Finding that the evidence did not establish Berger relied on "concealments and misrepresentations about the hazards of cigarette-smoking," the judge vacated her $20 million award for punitive damages.

But in March 2016, the Florida Supreme Court overturned another case, Soffer v. R.J. Reynolds Tobacco Co., finding that Engle plaintiffs can seek punitive damages with respect to negligence and strict liability claims, in addition fraudulent concealment and conspiracy-to-conceal claims.

Berger's motion for relief from judgment based on the new Soffer ruling was denied by the court in August 2016.

Senior U.S. District Court Judge James Carr found that he was unable to "unhook the punitive damages award from the fraudulent concealment and conspiracy-to-conceal claims that were the basis of the award, and attach the award to the negligence and strict liability claims,” since the jury did not specifically decide "whether the conduct underlying the negligence and strict liability claims warranted punitive damages."

Citing concerns about due process, Carr ruled that it was up to the 11th Circuit to decide whether the $20.7 million punitive damages verdict should be reinstated or to what degree the case should be retried on the issue of punitive damages.

Attorneys representing Berger's estate assured a three-judge panel of the Atlanta-based appeals court Wednesday that her death will not prevent their appeal from moving forward.

Although Berger is not able to observe or participate in the proceedings, her testimony during the trial remains a source of contention for the parties.

Attorneys for Philip Morris argued Wednesday that Berger's testimony directly contradicts the claim that she relied on the company's advertisements, which allegedly concealed or omitted information about the health risks associated with tobacco use, when she decided to start smoking.

"There is no evidence by which a jury could find an inference of reliance... [Berger] smoked light cigarettes and she was asked if she smoked them on reliance [of statements made by Philip Morris] and she said no," attorney Geoffrey Michael told the 11th Circuit panel.

Although lawyers arguing on behalf of Berger’s estate agreed that her statements contradicted an important facet of her argument, attorney Samuel Issacharoff told the panel that Berger was still influenced by Philip Morris' advertising.

"You cannot separate peer pressure and cigarette advertising.

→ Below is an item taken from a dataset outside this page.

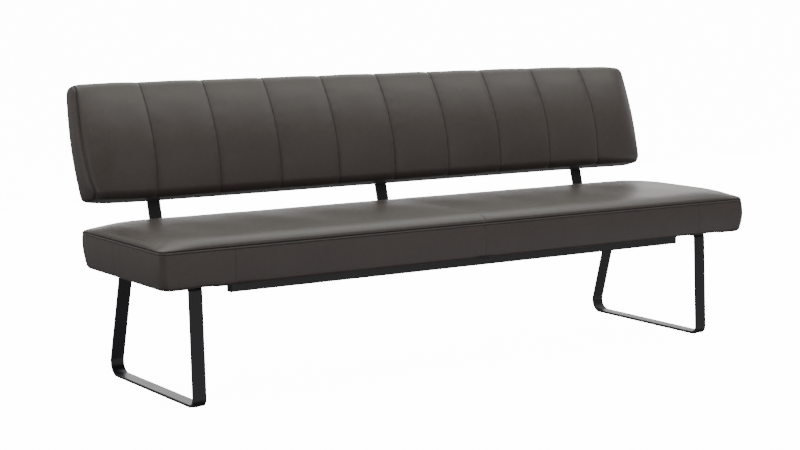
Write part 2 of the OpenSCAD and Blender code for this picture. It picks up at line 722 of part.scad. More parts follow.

She was seeing 55 hours per week of cigarette ads as a child," Issacharoff said.

"But did she deny being influenced by those ads?" U.S. Circuit Judge Charles Wilson asked.

"Yes, but a 13 or 14 year-old would've been exposed to dozens of these ads on TV," Issacharoff replied.

"The question for me is, did this plaintiff talk her way out of reliance? The question is whether... a reasonable juror could find that if she knew smoking was bad, that would have trumped the argument for direct reliance,” U.S. Circuit Judge Kevin Newsom said.

Issacharoff responded that Berger had tried to quit smoking in 1998 after she "realized the health consequences" but was unable to kick the habit.

Philip Morris lawyers also urged the 11th Circuit to order a retrial of the case due to "improper arguments" made by Berger's counsel during closing statements.

Michael claimed that a statement made by one of Berger's attorneys comparing Philip Morris to a pedophile stalking children was designed to vilify the tobacco company in the eyes of the jury.

He argued Wednesday that, despite the judge's curative instruction to the jury regarding the statement, the "insidious" comment may have caused the jury to award Berger an "unusually high" amount.

Statements made during the trial about the young age at which Berger began smoking clearly made an impression on the jury. The full award was for $20,760,000.14—the 14 cents representing Berger's age when she began smoking in 1958.

The judges did not indicate when they might issue a decision in the case.